A questão é que na pequena fazenda do seu Élcio, com seus pés de café plantados há mais de 60 anos, nascem três minas d’água e correm dois riachos.
As APPs de toda essa água se entrelaçam e correspondem a praticamente toda a fazenda, que tem apenas 1,6 hectares de cafezais.
Pelas contas da Cooxupé, a cooperativa à qual o seu Élcio é associado, cumprir o Código Florestal significaria, no caso dele, recuperar a vegetação nativa de toda a propriedade e abandonar a atividade produtiva.
“O jeito seria ir pra cidade, mas eu não sei fazer nada lá. Toda a vida só mexi com roça, não sou pedreiro, marceneiro, açougueiro, nada.

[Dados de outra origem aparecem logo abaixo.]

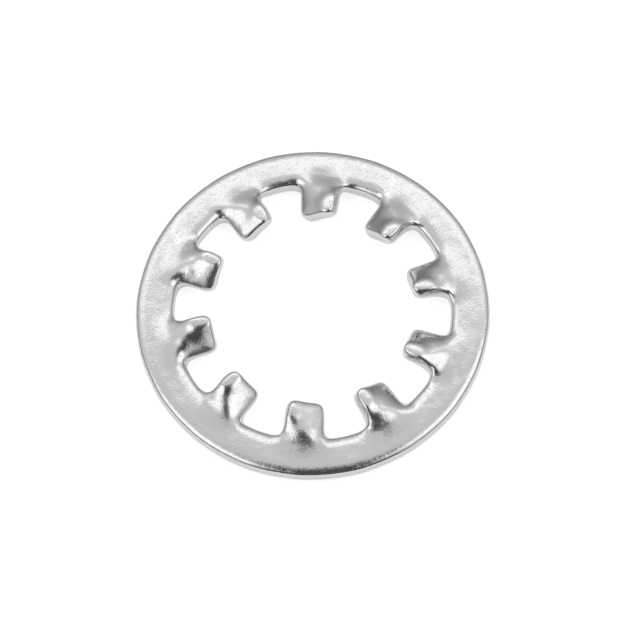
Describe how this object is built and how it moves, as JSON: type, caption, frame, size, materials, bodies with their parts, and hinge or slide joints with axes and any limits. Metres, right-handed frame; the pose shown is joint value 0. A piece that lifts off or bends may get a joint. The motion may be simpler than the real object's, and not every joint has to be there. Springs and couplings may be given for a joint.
{
  "type": "internal tooth lock washer",
  "caption": "Flat ring washer whose short inward teeth are each twisted, so their edges bite into a bolt head or nut and into the surface under it, and stop it turning loose.",
  "frame": {"origin": "centre of the screw hole, at mid-thickness of the flat ring", "axes": "+Z along the bolt, on the side where each tooth is lifted most; +X towards the root of one tooth"},
  "size_m": [0.0174, 0.0174, 0.0014],
  "materials": {
    "steel": "tumbled bright, fine matt grain"
  },
  "bodies": {
    "root": {"lock_washer": "steel"}
  },
  "joints": []
}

O projeto de lei do novo Código Florestal mantém as exigências atuais para as APPs, mas pode regularizar a situação de Élcio.
A proposta é que as pequenas propriedades, com até quatro módulos fiscais, sejam liberadas da obrigação de recompor as APPs desmatadas no passado.
No caso da propriedade do seu Élcio, esse desmatamento ocorreu antes mesmo do Código Florestal atual entrar em vigor, em 1965.
O agricultor se mostra preocupado com a preservação do meio ambiente e com a insegurança gerada por estar em desacordo com a lei ambiental.
No fim das contas, o caso do seu Élcio acaba tornando reais e palpáveis os problemas que já existem, mas que muitas vezes ficam distantes do debate público sobre a reforma do Código Florestal.